Разведчики Нагибов А. Г. и Кетов П. И. по своей инициативе, будучи тяжело раненными, восстановили связь, что дало возможность бригаде отбросить наступающего противника и перейти в контрнаступление. Но чего это стоило? К вечеру в батальонах насчитывалось всего по 60—100 человек.
Частями передовой линии стали 265-й и 269-й стрелковые полки. Наконец, вступил в действие и гужевой мост, построенный саперами. Первыми по нему прошли патронные двуколки, затем артиллерия и конница.
89-я бригада вновь продвигалась с боями вперед, и только отрезанный бронепоезд обстреливал ее с тыла.
В 23 часа 20 минут одна из батарей присоединилась к 265-му стрелковому полку и была установлена под станцией Таганаш (на случай появления бронепоездов).
Комбриг сообщил начдиву:
«Доношу, что 264 стрелковым полком в 2 часа 12 ноября заняты две линии окопов противника (у железнодорожного моста), взяты орудия, пулеметы и бронепоезд. Частями 89 бригады занята д. Копани. Комполка 264 просит прислугу для бронепоезда»[54].

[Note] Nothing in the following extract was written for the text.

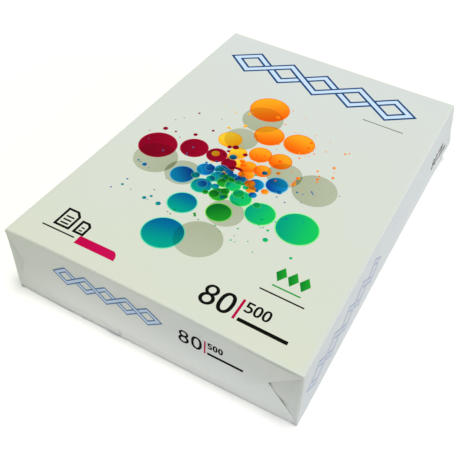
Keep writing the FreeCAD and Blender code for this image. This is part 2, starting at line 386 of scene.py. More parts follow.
def foldedEdge(panel, side, ramp, radius):
    # Adds the turned-under paper along one side edge of a flap. Its section is a half circle
    # from the edge, and then a flat run behind the flap. side is 0 for the first column and
    # -1 for the last, and ramp scales it row by row.
    edge = panel[:, side]
    inward = panel[:, 1 if side == 0 else -2] - edge
    inward = inward / np.maximum(np.linalg.norm(inward, axis=1, keepdims=True), 1e-9)
    back = np.array([0.0, 1.0, 0.0])
    bead = radius * ramp[:, None]
    columns = []
    for turn in np.radians([45, 90, 135, 180]):
        columns.append(edge - inward * bead * math.sin(turn) + back * bead * (1 - math.cos(turn)))
    columns.append(columns[-1] + inward * endFold["foldUnder"] * ramp[:, None])
    added = np.stack(columns, axis=1)
    if side == 0:
        return np.concatenate((added[:, ::-1], panel), axis=1)
    return np.concatenate((panel, added), axis=1)


def slantX(z, inset, heights):
    # Distance of a slanted fold from the pack's middle line at height z
    return np.interp(z, heights, [halfWidth - inset - (endFold["meetHeight"] - heights[0]), halfWidth - inset,
        halfWidth - 0.3])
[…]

Положение 30-й дивизии на Тюп-Джанкойском полуострове стало прочным. Враг больше не оказывал сопротивления. Уставшие полки свободно входили в оставленные несколько часов тому назад населенные пункты.
Успешное наступление 30-й дивизии сразу же сказалось на действиях советских войск на Перекопе. 51-я дивизия вместе с подошедшей латышской дивизией стремительно атаковали врага у Юшуня. Не выдержав удара, белогвардейцы обратились в бегство. Таким образом, 8—11 ноября белогвардейская армия была окончательно разгромлена. Враг начал откатываться на юг, к портам. Все ворота в Крым были распахнуты, и через них хлынул неудержимый поток красной конницы[55].

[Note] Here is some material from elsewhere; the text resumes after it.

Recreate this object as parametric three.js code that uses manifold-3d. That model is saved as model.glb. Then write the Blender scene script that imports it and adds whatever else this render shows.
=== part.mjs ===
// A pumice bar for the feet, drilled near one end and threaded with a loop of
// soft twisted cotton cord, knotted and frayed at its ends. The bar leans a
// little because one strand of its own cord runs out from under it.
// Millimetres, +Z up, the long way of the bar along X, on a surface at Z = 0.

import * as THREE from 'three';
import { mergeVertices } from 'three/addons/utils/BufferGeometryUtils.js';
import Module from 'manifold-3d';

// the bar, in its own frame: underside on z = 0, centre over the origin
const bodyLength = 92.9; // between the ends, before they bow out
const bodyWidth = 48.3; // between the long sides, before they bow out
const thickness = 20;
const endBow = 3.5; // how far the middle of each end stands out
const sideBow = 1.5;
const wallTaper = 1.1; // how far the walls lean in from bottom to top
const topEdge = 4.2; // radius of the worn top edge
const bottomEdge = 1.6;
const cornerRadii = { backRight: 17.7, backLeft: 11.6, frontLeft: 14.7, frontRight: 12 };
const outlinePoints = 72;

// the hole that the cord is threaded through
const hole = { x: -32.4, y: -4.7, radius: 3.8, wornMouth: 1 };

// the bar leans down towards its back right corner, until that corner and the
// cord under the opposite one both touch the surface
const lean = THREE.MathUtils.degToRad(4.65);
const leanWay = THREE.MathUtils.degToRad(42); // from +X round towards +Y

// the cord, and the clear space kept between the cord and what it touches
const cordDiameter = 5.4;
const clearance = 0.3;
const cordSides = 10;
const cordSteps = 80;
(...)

От Джанкоя уральские полки повели стремительное наступление на юго-восток, и командарм 4-й в приказе от 15 ноября отметил:
«Доблестная 30-я стрелковая дивизия, не позволяя коннице Каширина себя обойти, наступает на Феодосию… 89-й бригаде приказано обеспечить правый фланг дивизии».
Конный корпус Н. Д. Каширина повел наступление дальше на Керчь, и уже 16 ноября 1920 года М. В. Фрунзе послал Владимиру Ильичу Ленину еще одну, очень краткую, но значительную телеграмму:
«Сегодня нашей конницей занята Керчь. Южный фронт ликвидирован»[56].